Two weeks post-LEL (no cycling): Achilles pain has pretty much gone now although ankles are still slightly stiff. Always worse in the mornings. A little numbness in toes, one or two on my left foot occasionally slightly painful. I’ve been most conscious of my hands, all of my fingers are slightly numb but my left hand is noticeably worse and my thumb and forefinger are sometimes not bending when they should. Strength is limited, not sure if this is real or due to a lack of feedback from the numbness. But I have managed to write (messily) and then type this.
Mentally I’ve been in such a different place compared to the months before LEL. Perhaps it’s a human equivalent of ‘have you tried turning it off and on again?’ I felt such clarity on the first couple of days of riding that I haven’t had for a long time.
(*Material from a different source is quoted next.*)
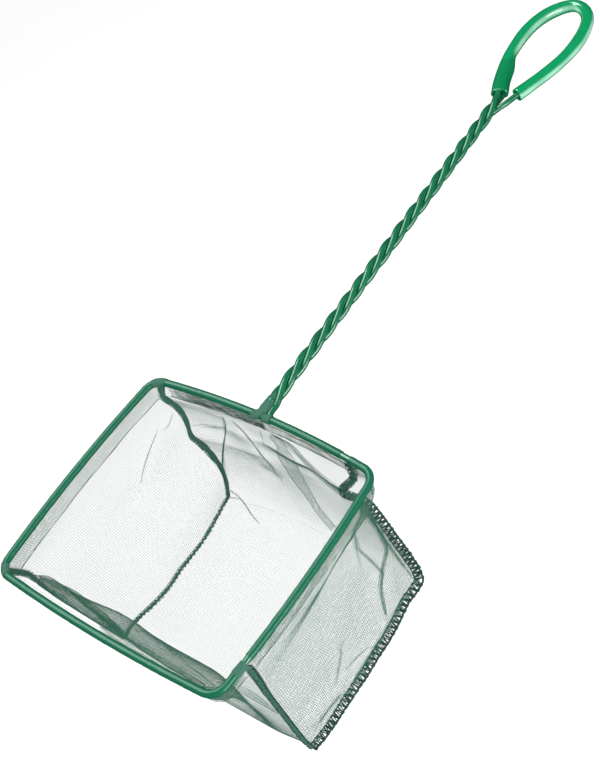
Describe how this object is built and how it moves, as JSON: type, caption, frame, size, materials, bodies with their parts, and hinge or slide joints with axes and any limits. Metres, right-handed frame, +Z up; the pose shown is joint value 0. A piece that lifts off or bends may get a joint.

A friend asked me a while ago, ‘what do you think about for all those hours riding?’, and for me the beauty is that I don’t really. It’s simplicity, like when I’ve been touring, except more intense and immediate. I have to follow these instructions to get to the next place where I can eat and maybe sleep; I have enough with me to keep just about warm and dry. I had connections with people in a way I don’t normally, volunteers and riders, so much is stripped away and we all just get on with what we have to do, all the time looking out for each other.
I’ve made an effort to hold on to everything and process it all rather than avoiding anything, so I’m not beating myself up about not finishing; I don’t regret stopping when I did, because I could not go any further. I am happy to question myself and answer myself on this. I’ve ordered a jersey and I will wear it with pride, cos I damn well earned it.
Recently someone on FB defined DNF as ‘did not fail’. I’ll go with that.